Nehemiah’s “holy dissatisfaction” came from his eyewitness realization that the walls of protection around Jerusalem could not protect the people, Aymer said, and his belief that the king had turned a blind eye to their vulnerability.

The collapse of New Orleans’ levees in August 2005 “led to the collapse of other, very important protective walls,” Aymer said, “walls that sheltered those who fight addictions, who are living with domestic violence, and who are HIV+ of living with AIDS …walls that protected women who were pregnant but had no options, the physically and mentally disabled and children … and a community of people from church and neighborhood ready to reach out, to help rebuild and make things new.”

Nehemiah sought help from God, Aymer said, and people of faith must do the same today. “Come walk, and as you walk, prepare to ask for help, for partnership and for guidance,” she said, “from those on the ground and from the One who made the waters in their coursed and who spoke to calm the sea, our Lord and Savior, Jesus Christ.”

Faithful beginning

“Happy endings are what life is all about,” Aymer said to begin her third sermon. “We are a people who love dessert.”

But the preacher in the Letter to the Hebrews “will sigh deeply and say,” Aymer continued, “Friend, not every story has a happy ending.” Particularly after a day of viewing the devastation in New Orleans, she said, “We think we want a happy ending.
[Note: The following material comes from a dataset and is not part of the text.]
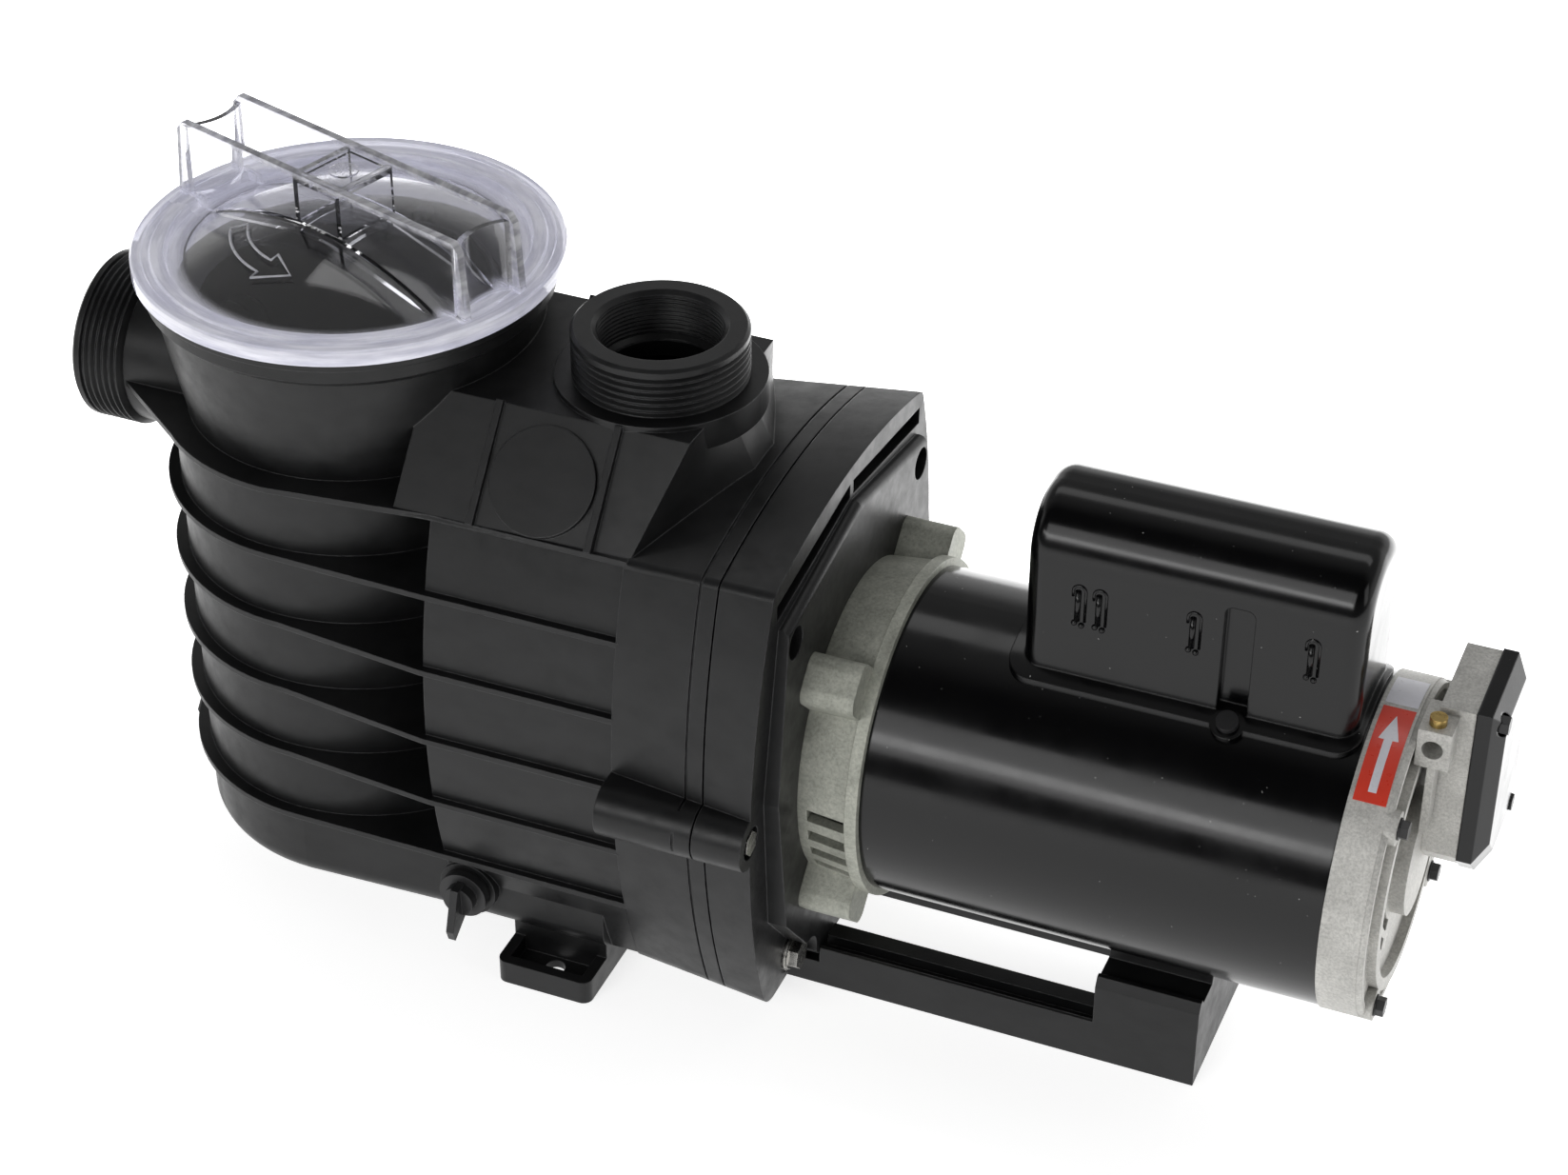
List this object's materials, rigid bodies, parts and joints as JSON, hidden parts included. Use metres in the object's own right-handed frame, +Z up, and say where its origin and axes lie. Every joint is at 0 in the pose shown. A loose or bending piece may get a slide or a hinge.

We think we want assurance that it will all be all right.”

The Hebrews preacher, on the other hand, “details all the ways in which stories might otherwise end,” Aymer said, citing biblical examples such as homicide, floods, lifelong existence as exiles, life-or-death demands, torture, imprisonment, all manner of oppression. Some stories, Aymer paraphrased the preacher, “simply end in failure.”

Christians dare not mistake the Hebrews preacher’s exhortation — “since we are surrounded by so great a cloud of witnesses…” — for Madison Avenue’s saccharhine “and they lived happily ever after,” Aymer said.

“For the witness of scripture is not that they lived happily ever after,” she said, “but that despite what they went through, despite what they had to face, despite all that lay ahead of them — they lived by faith.”

Not every biblical story has a happy ending, Aymer said, “but every single story in this early Christian sermon has a faithful beginning.” There are no guarantees, she said, “but on those days when hope is hard to find, we can decide again to make a faithful beginning.”

The big “if”

Presbyterians love words, Aymer said in her concluding sermon, with one exception: the word “if.” For people who love certainty, the word “if” promises choices … and consequences.

In Isaiah 58, the community returning from exile is faced with two choices, Aymer said. “The first is this: IF you do justice …” For the Christian community in New Orleans (and elsewhere), the big “if” is the same, she said — the choice to ignore the poor and vulnerable or to “choose to break the yoke, to choose to feed the hungry, to choose to work for justice and peace.”

The second choice the prophet gives, Aymer said, is “IF you keep a Sabbath of justice…” According to the prophet, Aymer said, the choice is “to continue with life as it has always been, ignoring the impact of the lack of rest, the lack of Sabbath on your health and the health of those who work for you” that mistreats others and diminishes human relationships.

Or, she said, “There is another choice. It is a choice to keep a Sabbath of justice, to keep a Sabbath of right relationship.”

Isaiah, Aymer said, “speaks to us of a God who will guide us, a God who will strengthen us, a God who will fulfill the needs of our very being.” And the resulting restoration is not just of individual lives but of the lives of communities.

“God made a choice in the person of Jesus Christ,” Aymer said, “a choice to walk among those who were cast aside because of physical and mental disability; to touch those that society would not touch and to eat with the outcasts; to honor the children, the very least of these … our brother Jesus walked with day laborers and wealthy women, healers and tax collectors, and created community, community built on love for one another and action taken on behalf of each one’s neighbor.”